金田、谷間救う初先発初星で虎4連勝

 「阪神5-4中日」(21日、京セラ)

 阪神が4連勝で貯金を今季最多の10とした。先発の2年目・金田和之投手(23)が、プロ初先発で、初回に2点を失ったものの、二回から五回まで無失点の好投。先発初勝利で、今季4勝目を挙げた。巨人が勝って首位奪取はならなかったが、金田の活躍は頼もしい限りだ。

 ぼくとつな若虎から最高の笑みがこぼれた。右翼・福留がボールを捕った瞬間、ベンチでようやく緊張の糸をほどいた金田。先発投手が足りない状況で成し遂げた大仕事、5回2失点の好投‐。入団時の故障を乗り越え、地道に階段を上ってきた男が、チーム4連勝、そして今季初の貯金10を引き寄せた。

 プロで初めて踏む真っさらなマウンド。試練はいきなり訪れた。先頭の大島に遊撃内野安打を打たれ、梅野の盗塁阻止があっても「緊張していた」と体は言うことを聞かなかった。

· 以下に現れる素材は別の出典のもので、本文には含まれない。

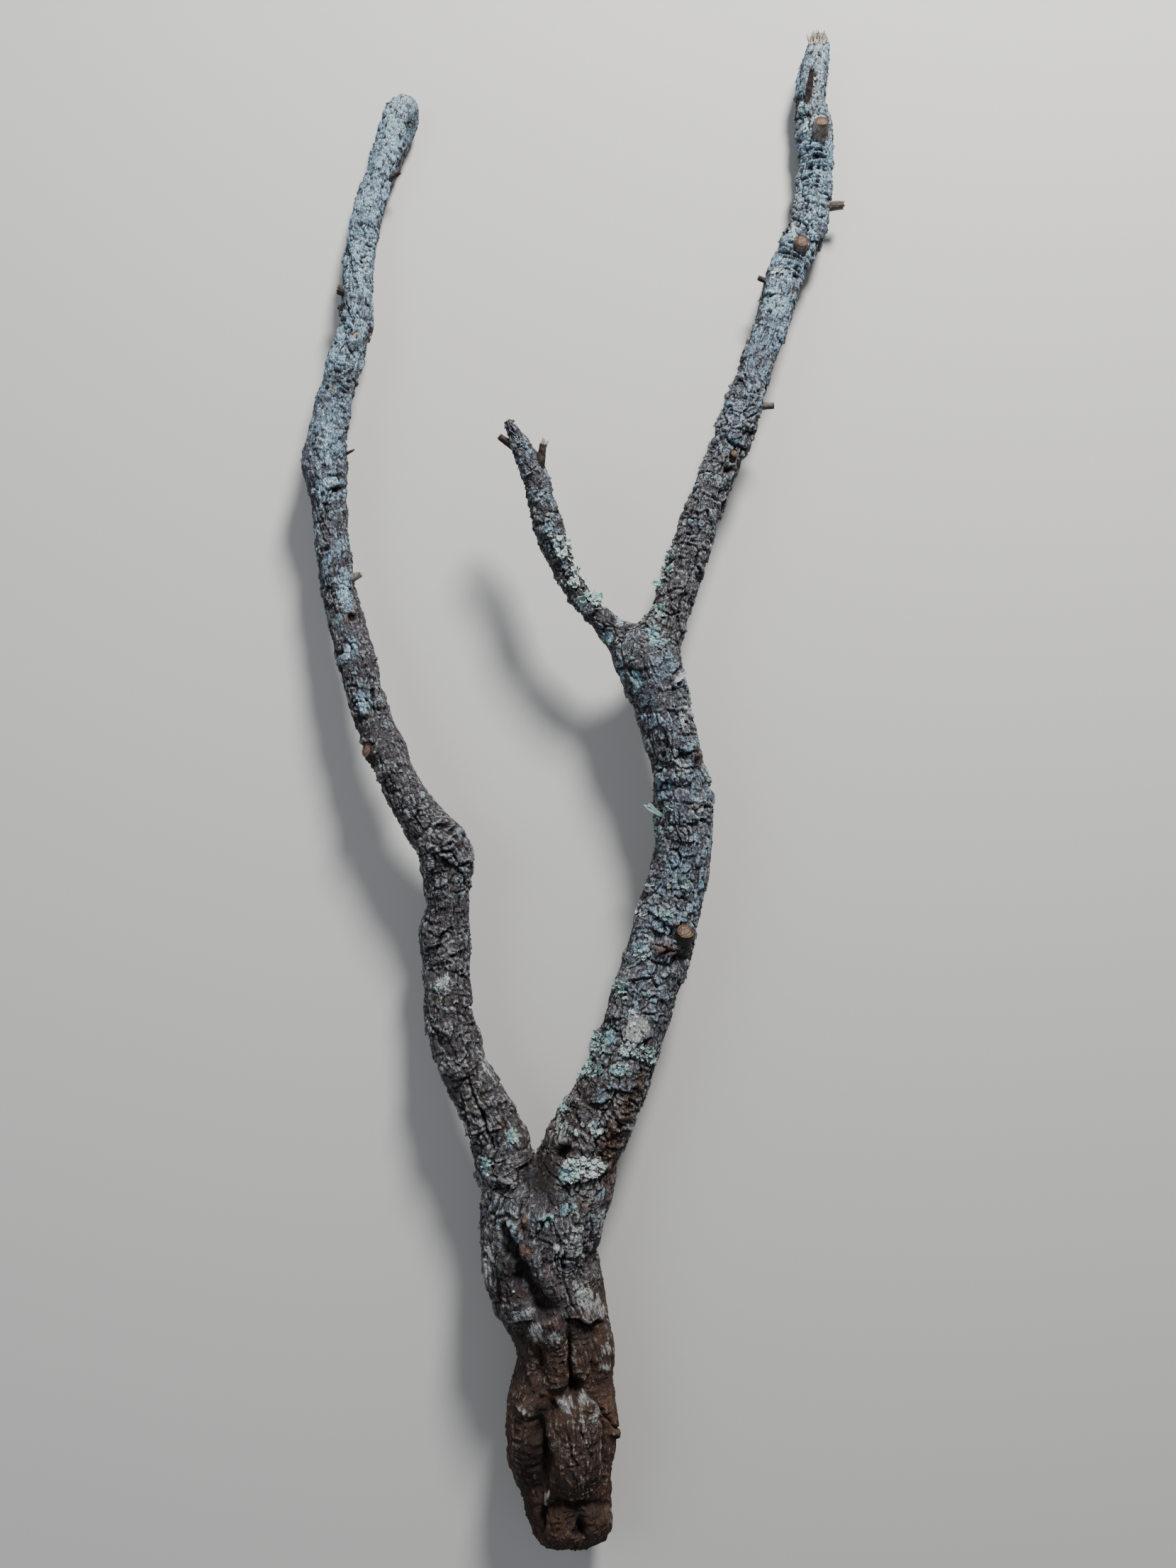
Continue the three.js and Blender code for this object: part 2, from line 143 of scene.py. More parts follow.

 荒木に左翼線二塁打を浴び、ルナには浮いたフォークを左翼席へたたき込まれた。いきなり背負った2点のビハインド。並の投手ならここで崩れてもおかしくなかったが…。「本塁打を打たれて緊張がとれた」と常人では考えられない鉄のメンタルが、金田の体を快投へと導いていく。

 直球が走りだし、ゾーンが広かった外角を目いっぱい活用した。梅野のアドバイスでテンポを速めると、腕も振れだした。四回2死一、二塁のピンチもエルナンデスを左飛にねじ伏せ、堂々の5回2失点。打たれても決して表情を崩さない姿に和田監督は「本当にいい仕事をしてくれた」と称賛を惜しまない。

 鉄仮面‐。それこそが金田をプロへ導いた最大の“素質”だった。アマ時代、担当した山本スカウトは「テンポが良かった。打たれても何をしても自分のペースを崩さなかった」と言う。

 ドラフトを控える大阪学院大4年時に右肩を故障した。普通なら指名を見送られてもおかしくない状況だった。だがタフな心を持つ右腕なら‐。昨年の合同自主トレで藤浪が注目を集める中、金田は黙々とリハビリに時間を割いた。「先発で勝てるような投手に」。地道に目標へ向かって歩き続けた末、手にした先発での初勝利に「何というか…うれしいです」と喜びをかみしめる。

 次回の起用法について「うれしい悩み」と和田監督は明言を避けた。先発でも中継ぎでも貴重な存在。ペナント最終盤にそんなシンデレラボーイが誕生した事実は、間違いなく1勝以上の価値がある。